Directions.
Only the lines from the start of the data through the one containing "net, in millimetres." belong in your answer; return them exactly.

Material.

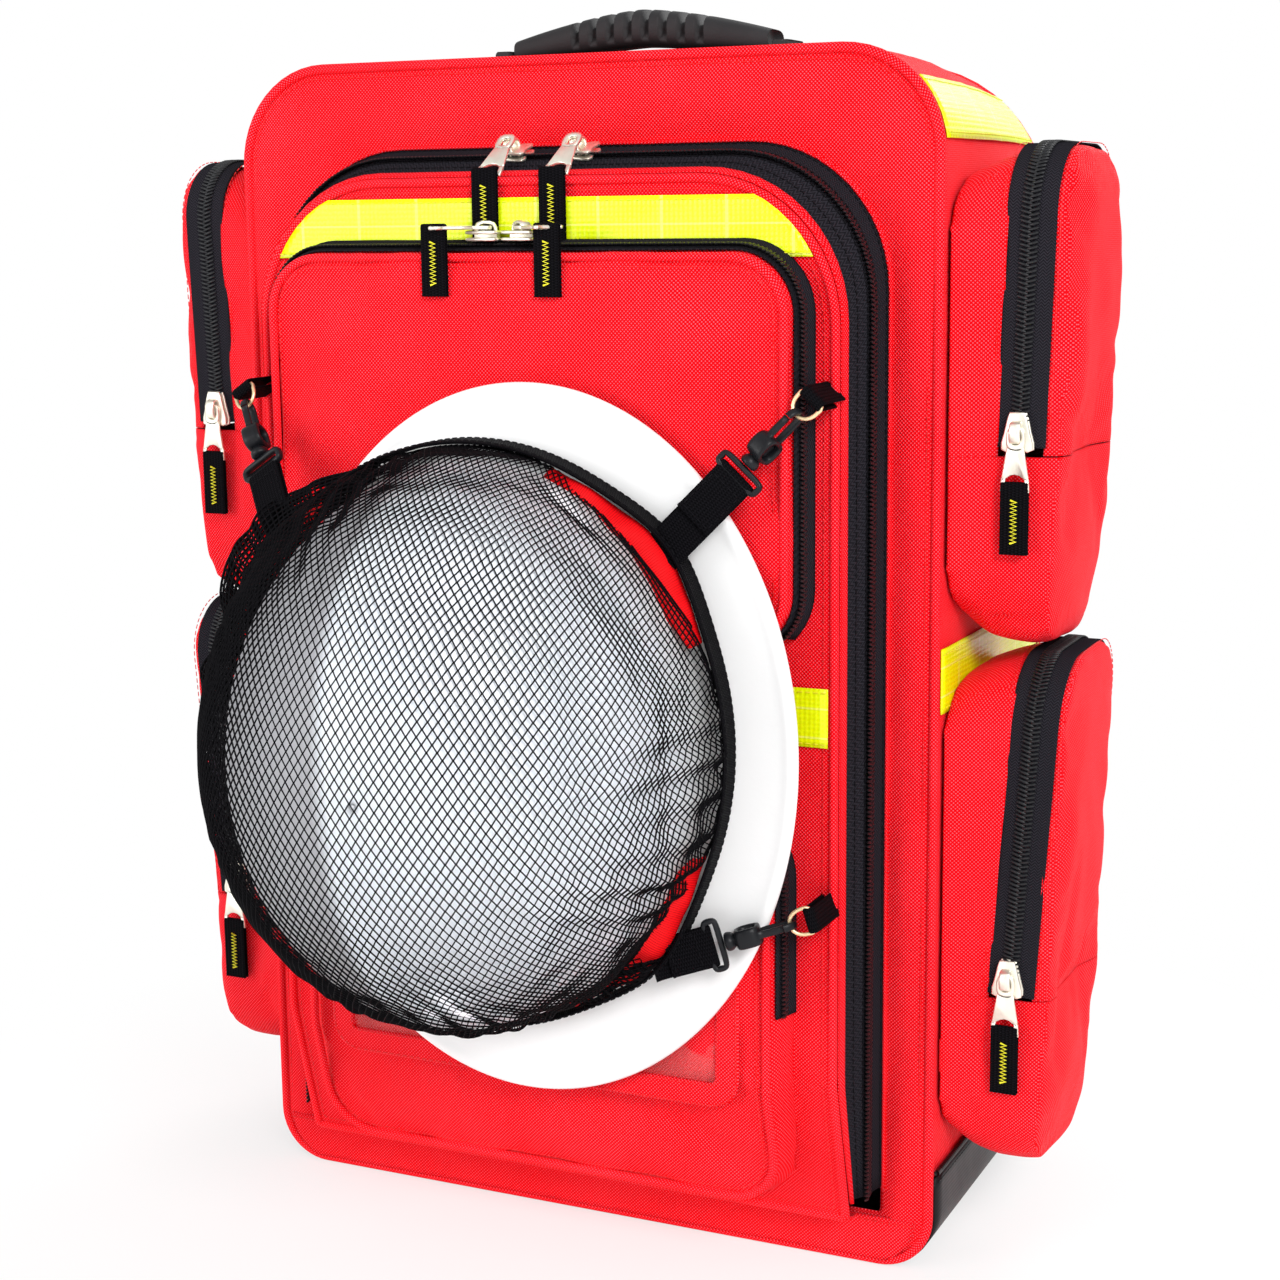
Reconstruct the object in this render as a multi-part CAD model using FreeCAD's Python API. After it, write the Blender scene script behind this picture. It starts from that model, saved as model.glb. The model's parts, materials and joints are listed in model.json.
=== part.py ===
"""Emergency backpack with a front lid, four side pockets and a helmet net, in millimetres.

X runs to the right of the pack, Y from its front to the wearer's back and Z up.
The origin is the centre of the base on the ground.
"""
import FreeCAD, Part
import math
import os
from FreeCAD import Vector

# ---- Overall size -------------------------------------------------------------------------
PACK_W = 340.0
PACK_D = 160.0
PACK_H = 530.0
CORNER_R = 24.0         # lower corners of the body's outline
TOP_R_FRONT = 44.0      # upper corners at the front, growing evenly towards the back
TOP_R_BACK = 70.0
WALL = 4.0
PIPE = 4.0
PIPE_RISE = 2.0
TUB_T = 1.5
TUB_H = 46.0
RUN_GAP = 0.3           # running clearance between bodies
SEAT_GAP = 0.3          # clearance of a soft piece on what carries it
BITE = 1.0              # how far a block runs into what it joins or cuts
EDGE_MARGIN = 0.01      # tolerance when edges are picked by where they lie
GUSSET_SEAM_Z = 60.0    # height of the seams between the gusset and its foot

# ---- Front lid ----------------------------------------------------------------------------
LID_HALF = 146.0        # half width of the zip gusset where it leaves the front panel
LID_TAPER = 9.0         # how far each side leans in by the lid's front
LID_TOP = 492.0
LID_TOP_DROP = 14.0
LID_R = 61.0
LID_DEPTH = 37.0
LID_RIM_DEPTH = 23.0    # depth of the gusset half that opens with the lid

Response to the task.
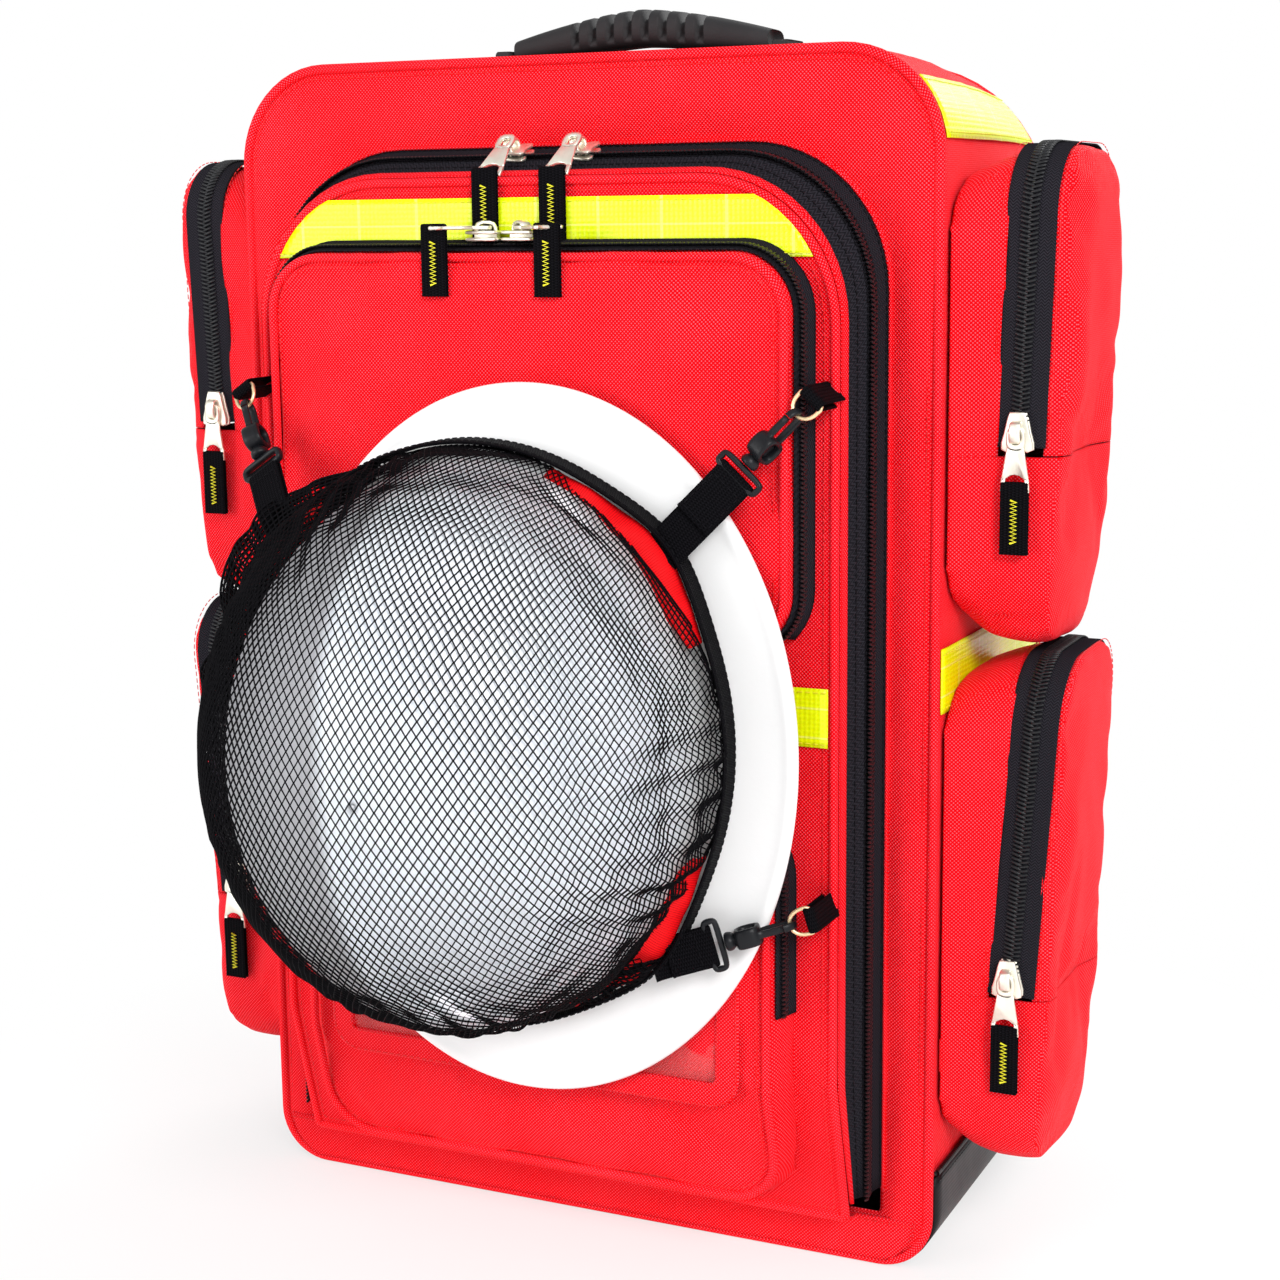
Reconstruct the object in this render as a multi-part CAD model using FreeCAD's Python API. After it, write the Blender scene script behind this picture. It starts from that model, saved as model.glb. The model's parts, materials and joints are listed in model.json.
=== part.py ===
"""Emergency backpack with a front lid, four side pockets and a helmet net, in millimetres.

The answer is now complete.